O pior é que sendo professor de jovens adultos há quase 3 décadas, sou testemunha de que vivemos uma época em que em vez de proibir os debates em torno das questões envolvendo a sexualidade humana, o que deveríamos é garantir que nossas escolas sejam espaços onde nossas crianças e jovens possam ter acesso a materiais que orientem e eduquem, em vez de tentar sufocar o processo pedagógico e criminalizar quem queira educar.

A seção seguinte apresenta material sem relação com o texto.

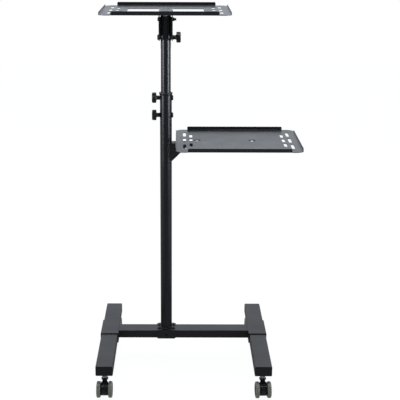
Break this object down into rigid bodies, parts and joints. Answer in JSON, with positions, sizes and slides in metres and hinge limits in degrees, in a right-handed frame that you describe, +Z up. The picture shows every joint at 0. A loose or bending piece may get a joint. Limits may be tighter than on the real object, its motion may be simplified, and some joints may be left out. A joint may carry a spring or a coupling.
{
  "type": "projector cart",
  "caption": "Rolling projector cart: H-shaped base on twin-wheel casters, telescoping column, tilting top tray and a fixed side tray on a gusseted arm.",
  "frame": {"origin": "on the floor, under the middle of the bounding box of the whole cart", "axes": "+Z up along the column, +X towards the side tray, -Y towards the user"},
  "size_m": [0.5966, 0.4966, 1.094],
  "materials": {
    "coat": "satin",
    "zinc": "satin",
    "plastic": "matte",
    "tyre": "matte"
  },
  "bodies": {
    "base": {"left_foot": "coat", "right_foot": "coat", "front_left_cap": "plastic", "front_right_cap": "plastic", "rear_left_cap": "plastic", "rear_right_cap": "plastic", "left_saddle": "coat", "right_saddle": "coat", "foot_bolts": "zinc", "crossbar": "coat", "column_seat": "coat", "seat_bolts": "zinc", "seat_nuts": "zinc", "lower_pole": "coat", "pole_bush": "plastic", "upper_clamp_bolt": "zinc", "lower_clamp_bolt": "zinc", "tray_arm": "coat", "lower_tray": "coat", "lower_tray_fixings": "zinc", "caster_stems": "zinc"},
    "mast": {"upper_pole": "coat", "pole_plug": "plastic", "pivot_bolt": "zinc", "pivot_nut": "zinc", "tilt_spacers": "plastic", "tilt_bolt": "zinc"},
    "tray_head": {"tilt_bracket": "coat", "upper_tray": "coat", "upper_tray_fixings": "zinc"},
    "upper_clamp_handle": {"upper_clamp_knob": "plastic"},
    "lower_clamp_handle": {"lower_clamp_knob": "plastic"},
    "tilt_handle": {"tilt_knob": "plastic"},
    "front_left_caster": {"front_left_hood": "plastic", "front_left_axle": "zinc"},
    "front_left_wheel_a": {"front_left_hub_a": "plastic", "front_left_tyre_a": "tyre"},
    "front_left_wheel_b": {"front_left_hub_b": "plastic", "front_left_tyre_b": "tyre"},
    "front_left_brake_lever": {"front_left_brake": "plastic"},
    "front_right_caster": {"front_right_hood": "plastic", "front_right_axle": "zinc"},
    "front_right_wheel_a": {"front_right_hub_a": "plastic", "front_right_tyre_a": "tyre"},
    "front_right_wheel_b": {"front_right_hub_b": "plastic", "front_right_tyre_b": "tyre"},
    "front_right_brake_lever": {"front_right_brake": "plastic"},
    "rear_left_caster": {"rear_left_hood": "plastic", "rear_left_axle": "zinc"},
    "rear_left_wheel_a": {"rear_left_hub_a": "plastic", "rear_left_tyre_a": "tyre"},
    "rear_left_wheel_b": {"rear_left_hub_b": "plastic", "rear_left_tyre_b": "tyre"},
    "rear_right_caster": {"rear_right_hood": "plastic", "rear_right_axle": "zinc"},
    "rear_right_wheel_a": {"rear_right_hub_a": "plastic", "rear_right_tyre_a": "tyre"},
    "rear_right_wheel_b": {"rear_right_hub_b": "plastic", "rear_right_tyre_b": "tyre"}
  },
  "joints": [
    {"name": "mast_slide", "type": "slide", "parent": "base", "child": "mast", "axis": [0, 0, 1], "range_m": [-0.14, 0.15]},
    {"name": "tray_tilt", "type": "hinge", "parent": "mast", "child": "tray_head", "pos_m": [-0.09473, 0.04032, 1.058], "axis": [1, 0, 0], "range_deg": [-15, 15]},
    {"name": "upper_clamp_turn", "type": "hinge", "parent": "base", "child": "upper_clamp_handle", "pos_m": [-0.12473, 0.04032, 0.832], "axis": [-1, 0, 0], "continuous": true},
    {"name": "lower_clamp_turn", "type": "hinge", "parent": "base", "child": "lower_clamp_handle", "pos_m": [-0.12473, 0.04032, 0.7805], "axis": [-1, 0, 0], "continuous": true},
    {"name": "tilt_knob_turn", "type": "hinge", "parent": "mast", "child": "tilt_handle", "pos_m": [-0.06473, 0.04032, 1.007], "axis": [1, 0, 0], "continuous": true},
    {"name": "front_left_swivel", "type": "hinge", "parent": "base", "child": "front_left_caster", "pos_m": [-0.27072, -0.20568, 0.053], "axis": [0, 0, 1], "continuous": true},
    {"name": "front_left_wheel_a_spin", "type": "hinge", "parent": "front_left_caster", "child": "front_left_wheel_a", "pos_m": [-0.27072, -0.22368, 0.024], "axis": [1, 0, 0], "continuous": true},
    {"name": "front_left_wheel_b_spin", "type": "hinge", "parent": "front_left_caster", "child": "front_left_wheel_b", "pos_m": [-0.27072, -0.22368, 0.024], "axis": [1, 0, 0], "continuous": true},
    {"name": "front_left_brake_swing", "type": "hinge", "parent": "front_left_caster", "child": "front_left_brake_lever", "pos_m": [-0.27072, -0.2344, 0.033], "axis": [-1, 0, 0], "range_deg": [0, 12]},
    {"name": "front_right_swivel", "type": "hinge", "parent": "base", "child": "front_right_caster", "pos_m": [0.18927, -0.20568, 0.053], "axis": [0, 0, 1], "continuous": true},
    {"name": "front_right_wheel_a_spin", "type": "hinge", "parent": "front_right_caster", "child": "front_right_wheel_a", "pos_m": [0.1899, -0.22367, 0.024], "axis": [0.9994, 0.0349, 0], "continuous": true},
    {"name": "front_right_wheel_b_spin", "type": "hinge", "parent": "front_right_caster", "child": "front_right_wheel_b", "pos_m": [0.1899, -0.22367, 0.024], "axis": [0.9994, 0.0349, 0], "continuous": true},
    {"name": "front_right_brake_swing", "type": "hinge", "parent": "front_right_caster", "child": "front_right_brake_lever", "pos_m": [0.19028, -0.23438, 0.033], "axis": [-0.9994, -0.0349, 0], "range_deg": [0, 12]},
    {"name": "rear_left_swivel", "type": "hinge", "parent": "base", "child": "rear_left_caster", "pos_m": [-0.27072, 0.20632, 0.053], "axis": [0, 0, 1], "continuous": true},
    {"name": "rear_left_wheel_a_spin", "type": "hinge", "parent": "rear_left_caster", "child": "rear_left_wheel_a", "pos_m": [-0.27072, 0.22432, 0.024], "axis": [-1, 0, 0], "continuous": true},
    {"name": "rear_left_wheel_b_spin", "type": "hinge", "parent": "rear_left_caster", "child": "rear_left_wheel_b", "pos_m": [-0.27072, 0.22432, 0.024], "axis": [-1, 0, 0], "continuous": true},
    {"name": "rear_right_swivel", "type": "hinge", "parent": "base", "child": "rear_right_caster", "pos_m": [0.18927, 0.20632, 0.053], "axis": [0, 0, 1], "continuous": true},
    {"name": "rear_right_wheel_a_spin", "type": "hinge", "parent": "rear_right_caster", "child": "rear_right_wheel_a", "pos_m": [0.18927, 0.22432, 0.024], "axis": [-1, 0, 0], "continuous": true},
    {"name": "rear_right_wheel_b_spin", "type": "hinge", "parent": "rear_right_caster", "child": "rear_right_wheel_b", "pos_m": [0.18927, 0.22432, 0.024], "axis": [-1, 0, 0], "continuous": true}
  ]
}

Como corresponsável pela educação de um adolescente, eu sou testemunha de como tem sido importante para ele ter um ambiente escolar onde as questões sobre relações de gênero (já que ideologia de gênero só existe mesmo nos manuais da extrema-direita) podem ser debatidas livremente. É graças à possibilidade de uma educação que aborda essas questões de forma didaticamente responsável, que posso testemunhar o desenvolvimento de um ser humano que já entende suas responsabilidades e limites na relação com as mulheres. Tolher esse tipo de formação, sob quaisquer argumentos que sejam, é um grande desserviço que está sendo cometido contra nossa juventude.
Ao prefeito Wladimir, só posso dizer que ao assinar essa lei, ele deu uma tremenda bola fora. Lamentável!